Your goal
Begin with the line that contains "hide_parts(node)", end with the line that contains "# catch a thin", and extract exactly that stretch of lines.

:: Material

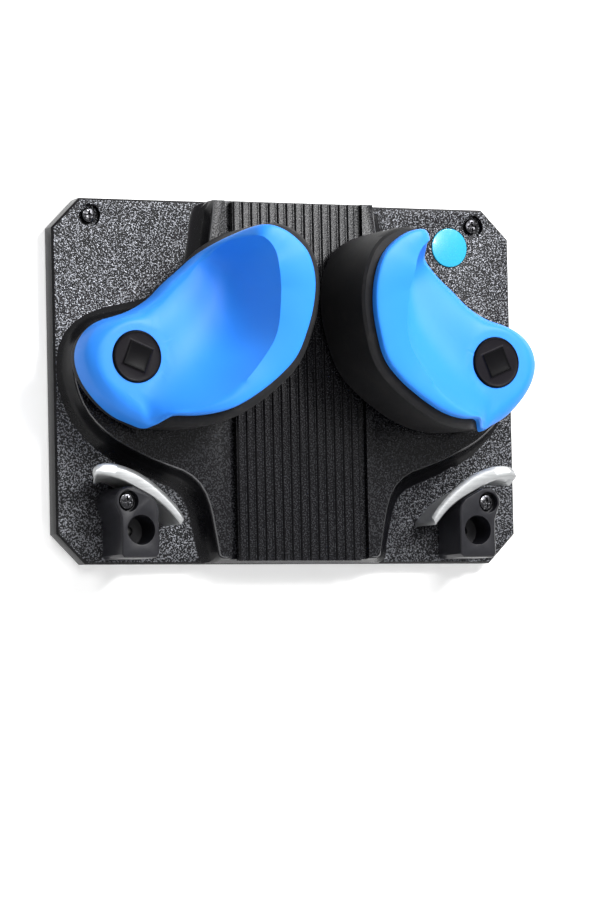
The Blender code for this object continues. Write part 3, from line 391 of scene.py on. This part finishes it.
def shade(piece, angle=35):
    """Shade a piece smooth over edges up to an angle in degrees."""
    only(piece)
    bpy.ops.object.shade_smooth_by_angle(angle=math.radians(angle))


def apply_modifier(piece, kind, **settings):
    """Add a modifier, set it and apply it."""
    only(piece)
    modifier = piece.modifiers.new(kind.lower(), kind)
    for name, value in settings.items():
        setattr(modifier, name, value)
    bpy.ops.object.modifier_apply(modifier=modifier.name)


# %% [markdown]
# Every visible part starts as a copy of its solid. The solids come as loose triangles, so the
# copy's points are merged first. The copy takes its solid's place and rides on its body.

# %% Take a solid
SAME_POINT = 1e-6


def take(node, name, finish):
    """Copy a solid as a merged mesh that replaces it, in one finish."""
    piece = bpy.data.objects.new(name, nodes[node].data.copy())
    bpy.context.scene.collection.objects.link(piece)
    piece.data.materials.clear()
    piece.data.materials.append(finish.material)
    edit(piece, action="SELECT")
    bpy.ops.mesh.remove_doubles(threshold=SAME_POINT)
    bpy.ops.mesh.customdata_custom_splitnormals_clear()
    leave()
    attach(piece, body_of_node[node])
    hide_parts(node)
    return piece


def faces_of(piece):
    """Return how many faces a piece has, for the notes that the cells print."""
    return len(piece.data.polygons)


# %% [markdown]
# Most parts have flat faces and sharp edges, which no real edge is. The triangles of each flat
# face are joined into one face, and then a bevel can round the edges between them evenly.

# %% Flatten and soften
FLAT = math.radians(0.6)


def flatten(piece):
    """Join the triangles of each flat face into one face."""
    edit(piece, "FACE", "SELECT")
    bpy.ops.mesh.dissolve_limited(angle_limit=FLAT)
    leave()


def soften(piece, width, segments=2, angle=32):
    """Round the edges of a piece that turn by more than an angle in degrees."""
    apply_modifier(piece, "BEVEL", width=width, segments=segments, limit_method="ANGLE",
                   angle_limit=math.radians(angle), use_clamp_overlap=True)
    shade(piece)


# %% [markdown]
# The plate is a flat moulding with a raised body like a butterfly: a spine down the middle and a
# lobe under each arm. Its edges on the real one are rounded by a few tenths of a millimetre and
# catch a thin line of light, which a small bevel gives.

# %% Back plate
plate = take("back_plate", "plate", moulding)
flatten(plate)
soften(plate, width=0.0005, segments=3)
print("plate faces:", faces_of(plate))

# %% [markdown]
# The pad in the spine has upright ribs, which stop what leans on it from slipping sideways. It is
# the same plastic as the plate, and a smaller bevel rounds its ribs at their crests.

# %% Ribbed pad
pad = take("ribbed_pad", "pad", moulding)
flatten(pad)
soften(pad, width=0.0003, segments=3)
print("pad faces:", faces_of(pad))

# %% [markdown]
# Each arm is a deep dished moulding whose rim swells out over the rubber. The solid has its
# points in rings along the rim, so once its triangles are paired into quads, a subdivision
# surface makes it round. The edges that are sharp on the real arm, such as the lip over the
# rubber and the bore, are creased first, so that they stay where they are.

# %% Round an arm off
QUAD_LIMIT = math.radians(40)


def quads(piece):
    """Join triangle pairs into quads."""
    edit(piece, "FACE", "SELECT")
    bpy.ops.mesh.tris_convert_to_quads(face_threshold=QUAD_LIMIT, shape_threshold=QUAD_LIMIT)
    leave()


def round_off(piece, sharp, levels):
    """Crease the edges sharper than an angle in degrees and subdivide the rest smooth."""
    quads(piece)
    edit(piece)
    bpy.ops.mesh.edges_select_sharp(sharpness=math.radians(sharp))
    bpy.ops.transform.edge_crease(value=1.0)
    leave()
    apply_modifier(piece, "SUBSURF", levels=levels, render_levels=levels)
    shade(piece, angle=40)


# %% [markdown]
# The real dish is polished to one flowing hollow, but the solid's rings meet in a faint ridge
# down its middle, and no amount of subdivision takes a ridge away. So the points of the dish get
# a weight first, which the subdivision then spreads softly over the points that it adds.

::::

Exercise response
    hide_parts(node)
    return piece


def faces_of(piece):
    """Return how many faces a piece has, for the notes that the cells print."""
    return len(piece.data.polygons)


# %% [markdown]
# Most parts have flat faces and sharp edges, which no real edge is. The triangles of each flat
# face are joined into one face, and then a bevel can round the edges between them evenly.

# %% Flatten and soften
FLAT = math.radians(0.6)


def flatten(piece):
    """Join the triangles of each flat face into one face."""
    edit(piece, "FACE", "SELECT")
    bpy.ops.mesh.dissolve_limited(angle_limit=FLAT)
    leave()


def soften(piece, width, segments=2, angle=32):
    """Round the edges of a piece that turn by more than an angle in degrees."""
    apply_modifier(piece, "BEVEL", width=width, segments=segments, limit_method="ANGLE",
                   angle_limit=math.radians(angle), use_clamp_overlap=True)
    shade(piece)


# %% [markdown]
# The plate is a flat moulding with a raised body like a butterfly: a spine down the middle and a
# lobe under each arm. Its edges on the real one are rounded by a few tenths of a millimetre and
# catch a thin line of light, which a small bevel gives.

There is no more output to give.